And no, it's not flabbergasting that you care. It's flabbergasting that a
highly educated place like hacker news, in aggregate, might care enough.

------
equalunique
"What on first inspection seemed like a sex difference was actually a
difference between white males and everyone else."

Articles like this remind me that I'm having an identity crisis.
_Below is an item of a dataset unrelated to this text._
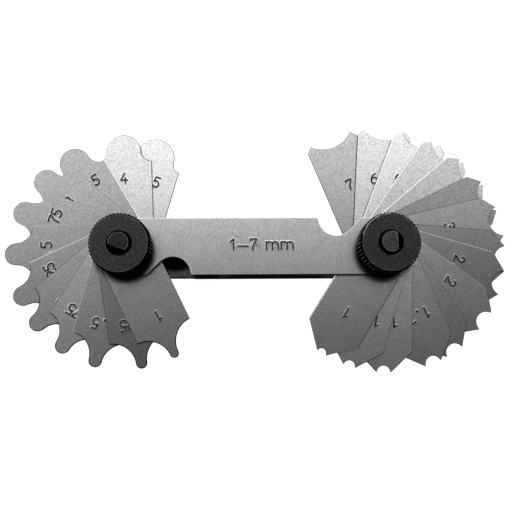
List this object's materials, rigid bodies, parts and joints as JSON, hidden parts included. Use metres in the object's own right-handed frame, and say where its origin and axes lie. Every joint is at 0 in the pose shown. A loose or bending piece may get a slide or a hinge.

While the focus is on western civilization, it's still valid to say that the
assertions can be generalized to any society. I make this point because I
partly identify as a white male stereotype. I'm using the word stereotype here
as something we're both told we are and also an expectation we must
simultaneously live up to. Criticism of my stereotype threatens my identity,
or the amalgamation of concepts I have of who I am, most of which consists of
stereotypes. It's through my identity that I achieve my purpose. If you
identify differently and there's a conflict between our stereotypes, then I'll
at least start by acknowledging that. While there could very well be little
overlap between our stereotypes, chances are there's lots more overlap between
what's important to you and I. We both want food, shelter, happiness for
ourselves, and the same for people we're close to.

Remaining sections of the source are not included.